Object modeling scripts:
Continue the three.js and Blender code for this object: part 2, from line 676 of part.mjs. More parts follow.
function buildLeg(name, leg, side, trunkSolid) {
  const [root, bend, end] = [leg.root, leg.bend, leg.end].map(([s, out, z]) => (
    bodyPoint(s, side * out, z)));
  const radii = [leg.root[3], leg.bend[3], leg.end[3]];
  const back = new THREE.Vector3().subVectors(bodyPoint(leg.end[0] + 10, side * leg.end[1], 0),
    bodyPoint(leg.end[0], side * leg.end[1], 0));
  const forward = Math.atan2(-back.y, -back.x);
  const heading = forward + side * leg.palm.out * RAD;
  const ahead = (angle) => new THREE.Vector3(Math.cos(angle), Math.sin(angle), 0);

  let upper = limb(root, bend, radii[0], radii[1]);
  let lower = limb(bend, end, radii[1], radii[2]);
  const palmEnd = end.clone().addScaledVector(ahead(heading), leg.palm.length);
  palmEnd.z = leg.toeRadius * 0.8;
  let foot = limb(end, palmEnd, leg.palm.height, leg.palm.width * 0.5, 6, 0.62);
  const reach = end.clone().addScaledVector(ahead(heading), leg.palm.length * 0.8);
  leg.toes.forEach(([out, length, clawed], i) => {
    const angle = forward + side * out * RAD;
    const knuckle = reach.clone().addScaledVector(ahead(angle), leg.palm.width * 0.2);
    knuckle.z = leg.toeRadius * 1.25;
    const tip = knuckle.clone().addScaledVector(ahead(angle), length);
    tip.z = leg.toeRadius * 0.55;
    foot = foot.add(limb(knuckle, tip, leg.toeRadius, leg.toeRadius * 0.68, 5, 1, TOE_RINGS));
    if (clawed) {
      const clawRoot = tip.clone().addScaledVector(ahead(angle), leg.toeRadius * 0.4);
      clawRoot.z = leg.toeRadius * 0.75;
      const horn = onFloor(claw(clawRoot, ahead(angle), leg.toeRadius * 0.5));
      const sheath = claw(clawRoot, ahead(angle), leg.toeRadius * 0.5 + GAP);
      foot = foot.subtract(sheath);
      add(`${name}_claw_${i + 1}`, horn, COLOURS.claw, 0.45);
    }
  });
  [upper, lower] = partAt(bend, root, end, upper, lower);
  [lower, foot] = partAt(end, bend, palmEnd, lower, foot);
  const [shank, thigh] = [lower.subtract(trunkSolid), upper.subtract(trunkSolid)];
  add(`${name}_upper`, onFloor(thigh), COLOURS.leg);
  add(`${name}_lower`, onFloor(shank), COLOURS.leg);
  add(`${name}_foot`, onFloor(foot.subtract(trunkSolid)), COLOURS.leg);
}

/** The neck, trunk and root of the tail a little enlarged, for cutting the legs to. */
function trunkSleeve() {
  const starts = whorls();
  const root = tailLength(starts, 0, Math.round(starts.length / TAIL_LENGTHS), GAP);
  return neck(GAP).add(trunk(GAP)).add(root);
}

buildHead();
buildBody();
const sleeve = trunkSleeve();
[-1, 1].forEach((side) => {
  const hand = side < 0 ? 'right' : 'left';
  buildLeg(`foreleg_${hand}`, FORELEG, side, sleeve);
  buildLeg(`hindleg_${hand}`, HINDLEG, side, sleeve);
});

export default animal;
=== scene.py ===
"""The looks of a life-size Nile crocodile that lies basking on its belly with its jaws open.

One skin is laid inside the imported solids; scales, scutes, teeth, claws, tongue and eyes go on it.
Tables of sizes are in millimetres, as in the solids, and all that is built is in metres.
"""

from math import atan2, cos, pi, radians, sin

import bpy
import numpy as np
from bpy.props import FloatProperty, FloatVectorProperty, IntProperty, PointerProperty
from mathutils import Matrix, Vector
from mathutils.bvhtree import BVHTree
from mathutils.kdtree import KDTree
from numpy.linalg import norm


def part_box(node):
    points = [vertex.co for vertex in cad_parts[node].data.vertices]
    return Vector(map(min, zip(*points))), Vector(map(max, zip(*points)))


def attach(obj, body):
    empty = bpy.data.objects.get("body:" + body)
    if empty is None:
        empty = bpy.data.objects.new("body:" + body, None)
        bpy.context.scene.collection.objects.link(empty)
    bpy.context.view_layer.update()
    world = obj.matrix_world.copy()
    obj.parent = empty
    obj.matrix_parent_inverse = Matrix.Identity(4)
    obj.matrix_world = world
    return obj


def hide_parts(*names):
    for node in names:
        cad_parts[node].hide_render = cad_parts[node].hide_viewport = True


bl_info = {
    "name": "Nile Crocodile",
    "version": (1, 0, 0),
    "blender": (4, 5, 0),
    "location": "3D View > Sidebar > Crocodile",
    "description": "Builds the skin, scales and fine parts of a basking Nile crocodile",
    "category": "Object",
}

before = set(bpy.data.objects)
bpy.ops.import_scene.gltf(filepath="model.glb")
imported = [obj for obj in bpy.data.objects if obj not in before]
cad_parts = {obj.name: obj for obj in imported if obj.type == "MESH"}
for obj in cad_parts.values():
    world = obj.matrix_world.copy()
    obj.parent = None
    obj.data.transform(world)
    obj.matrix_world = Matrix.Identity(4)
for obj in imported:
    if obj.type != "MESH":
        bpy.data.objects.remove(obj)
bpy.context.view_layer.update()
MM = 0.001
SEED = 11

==

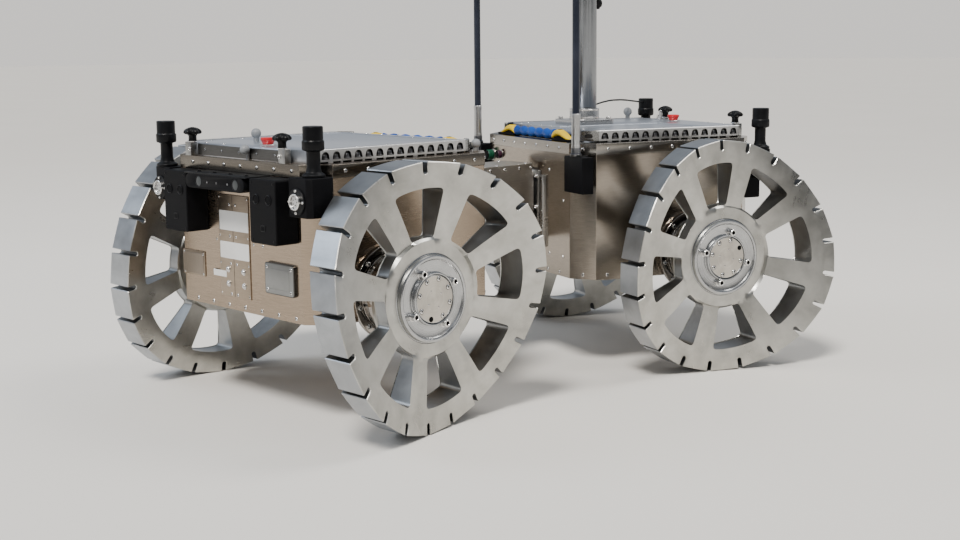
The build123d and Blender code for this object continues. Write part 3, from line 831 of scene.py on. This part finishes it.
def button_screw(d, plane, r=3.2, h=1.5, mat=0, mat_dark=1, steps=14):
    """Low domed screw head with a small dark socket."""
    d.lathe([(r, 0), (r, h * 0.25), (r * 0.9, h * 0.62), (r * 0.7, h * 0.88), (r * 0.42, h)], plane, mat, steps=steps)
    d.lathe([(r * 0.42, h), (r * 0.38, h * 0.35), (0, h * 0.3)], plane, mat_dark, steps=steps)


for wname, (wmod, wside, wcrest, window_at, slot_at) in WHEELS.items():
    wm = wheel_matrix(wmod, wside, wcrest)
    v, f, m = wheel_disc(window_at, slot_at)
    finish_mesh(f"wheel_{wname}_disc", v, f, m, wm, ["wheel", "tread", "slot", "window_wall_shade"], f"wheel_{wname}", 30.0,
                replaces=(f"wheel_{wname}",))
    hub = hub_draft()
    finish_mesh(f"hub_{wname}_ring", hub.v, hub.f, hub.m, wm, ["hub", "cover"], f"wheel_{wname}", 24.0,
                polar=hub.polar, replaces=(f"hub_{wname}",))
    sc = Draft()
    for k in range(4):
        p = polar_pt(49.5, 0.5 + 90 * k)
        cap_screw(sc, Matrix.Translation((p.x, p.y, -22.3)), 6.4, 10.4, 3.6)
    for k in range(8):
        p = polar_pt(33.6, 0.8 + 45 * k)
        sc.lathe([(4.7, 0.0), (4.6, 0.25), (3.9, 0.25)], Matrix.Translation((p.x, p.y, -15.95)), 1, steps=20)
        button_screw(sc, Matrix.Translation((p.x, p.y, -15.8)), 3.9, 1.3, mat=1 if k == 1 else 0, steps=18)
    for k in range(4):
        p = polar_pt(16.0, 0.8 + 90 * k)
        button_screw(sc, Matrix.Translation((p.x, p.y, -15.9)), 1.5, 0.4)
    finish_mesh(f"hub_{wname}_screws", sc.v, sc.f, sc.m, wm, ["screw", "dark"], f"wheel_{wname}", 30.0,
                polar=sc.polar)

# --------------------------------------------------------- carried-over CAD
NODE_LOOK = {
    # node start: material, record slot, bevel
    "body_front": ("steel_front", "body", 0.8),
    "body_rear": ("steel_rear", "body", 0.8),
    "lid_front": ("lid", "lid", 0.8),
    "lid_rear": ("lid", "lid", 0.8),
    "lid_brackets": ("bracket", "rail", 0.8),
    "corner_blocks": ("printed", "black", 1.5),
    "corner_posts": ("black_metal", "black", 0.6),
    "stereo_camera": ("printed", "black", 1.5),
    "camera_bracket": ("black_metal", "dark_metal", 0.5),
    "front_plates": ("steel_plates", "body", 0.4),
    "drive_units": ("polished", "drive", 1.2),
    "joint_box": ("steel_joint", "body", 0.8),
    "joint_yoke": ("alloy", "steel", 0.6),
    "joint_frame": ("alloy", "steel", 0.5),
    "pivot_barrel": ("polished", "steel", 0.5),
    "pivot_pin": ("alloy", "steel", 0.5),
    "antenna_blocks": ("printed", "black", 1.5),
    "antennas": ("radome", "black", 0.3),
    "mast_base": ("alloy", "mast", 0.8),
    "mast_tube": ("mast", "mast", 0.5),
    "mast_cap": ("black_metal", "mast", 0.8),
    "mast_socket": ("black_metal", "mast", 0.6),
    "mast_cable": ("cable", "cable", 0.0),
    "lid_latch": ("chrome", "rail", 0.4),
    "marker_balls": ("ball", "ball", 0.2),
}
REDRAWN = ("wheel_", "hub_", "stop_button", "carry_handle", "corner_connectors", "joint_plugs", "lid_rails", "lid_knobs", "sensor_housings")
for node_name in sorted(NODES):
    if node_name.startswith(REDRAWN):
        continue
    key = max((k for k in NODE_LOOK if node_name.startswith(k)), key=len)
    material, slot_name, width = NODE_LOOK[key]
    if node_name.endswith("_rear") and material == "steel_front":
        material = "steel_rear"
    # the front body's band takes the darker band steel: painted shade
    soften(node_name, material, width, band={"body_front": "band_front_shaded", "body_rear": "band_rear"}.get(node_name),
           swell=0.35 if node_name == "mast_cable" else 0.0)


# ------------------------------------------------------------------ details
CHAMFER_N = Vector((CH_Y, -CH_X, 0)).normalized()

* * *

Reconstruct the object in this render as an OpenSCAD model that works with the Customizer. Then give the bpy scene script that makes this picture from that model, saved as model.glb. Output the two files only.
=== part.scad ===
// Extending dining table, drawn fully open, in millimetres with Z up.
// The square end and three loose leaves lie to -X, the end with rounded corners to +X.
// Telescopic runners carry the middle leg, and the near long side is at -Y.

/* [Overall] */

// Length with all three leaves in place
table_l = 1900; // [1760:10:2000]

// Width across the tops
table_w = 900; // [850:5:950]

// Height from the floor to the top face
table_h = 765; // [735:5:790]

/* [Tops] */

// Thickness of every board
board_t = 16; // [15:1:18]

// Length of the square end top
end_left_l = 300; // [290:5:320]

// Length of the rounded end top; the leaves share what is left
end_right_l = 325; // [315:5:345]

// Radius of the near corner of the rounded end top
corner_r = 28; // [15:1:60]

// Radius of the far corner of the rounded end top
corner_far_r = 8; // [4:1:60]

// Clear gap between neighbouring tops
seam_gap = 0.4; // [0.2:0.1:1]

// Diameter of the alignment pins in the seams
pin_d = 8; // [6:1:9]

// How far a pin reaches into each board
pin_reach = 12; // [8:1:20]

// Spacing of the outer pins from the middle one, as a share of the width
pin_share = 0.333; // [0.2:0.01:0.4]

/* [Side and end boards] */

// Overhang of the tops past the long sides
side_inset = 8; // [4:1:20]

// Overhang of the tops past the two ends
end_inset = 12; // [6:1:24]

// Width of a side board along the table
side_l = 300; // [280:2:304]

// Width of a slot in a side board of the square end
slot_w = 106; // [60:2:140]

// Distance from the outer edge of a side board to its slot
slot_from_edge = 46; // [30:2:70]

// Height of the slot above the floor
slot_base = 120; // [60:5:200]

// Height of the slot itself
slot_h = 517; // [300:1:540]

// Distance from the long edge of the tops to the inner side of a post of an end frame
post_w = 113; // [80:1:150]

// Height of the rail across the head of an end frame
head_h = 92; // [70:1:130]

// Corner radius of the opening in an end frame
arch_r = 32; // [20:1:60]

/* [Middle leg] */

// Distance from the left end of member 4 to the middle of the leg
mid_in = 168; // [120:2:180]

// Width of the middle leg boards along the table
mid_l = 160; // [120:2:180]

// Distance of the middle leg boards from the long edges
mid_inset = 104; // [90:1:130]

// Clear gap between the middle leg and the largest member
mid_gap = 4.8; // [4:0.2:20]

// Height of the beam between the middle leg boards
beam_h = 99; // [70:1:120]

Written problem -
Look through the entries above and quote exactly the lines from the line with "The build123d and" to the line with "d.lathe([(r * 0.42, h), (r", counting both of those lines.

Output for this exercise -
The build123d and Blender code for this object continues. Write part 3, from line 831 of scene.py on. This part finishes it.
def button_screw(d, plane, r=3.2, h=1.5, mat=0, mat_dark=1, steps=14):
    """Low domed screw head with a small dark socket."""
    d.lathe([(r, 0), (r, h * 0.25), (r * 0.9, h * 0.62), (r * 0.7, h * 0.88), (r * 0.42, h)], plane, mat, steps=steps)
    d.lathe([(r * 0.42, h), (r * 0.38, h * 0.35), (0, h * 0.3)], plane, mat_dark, steps=steps)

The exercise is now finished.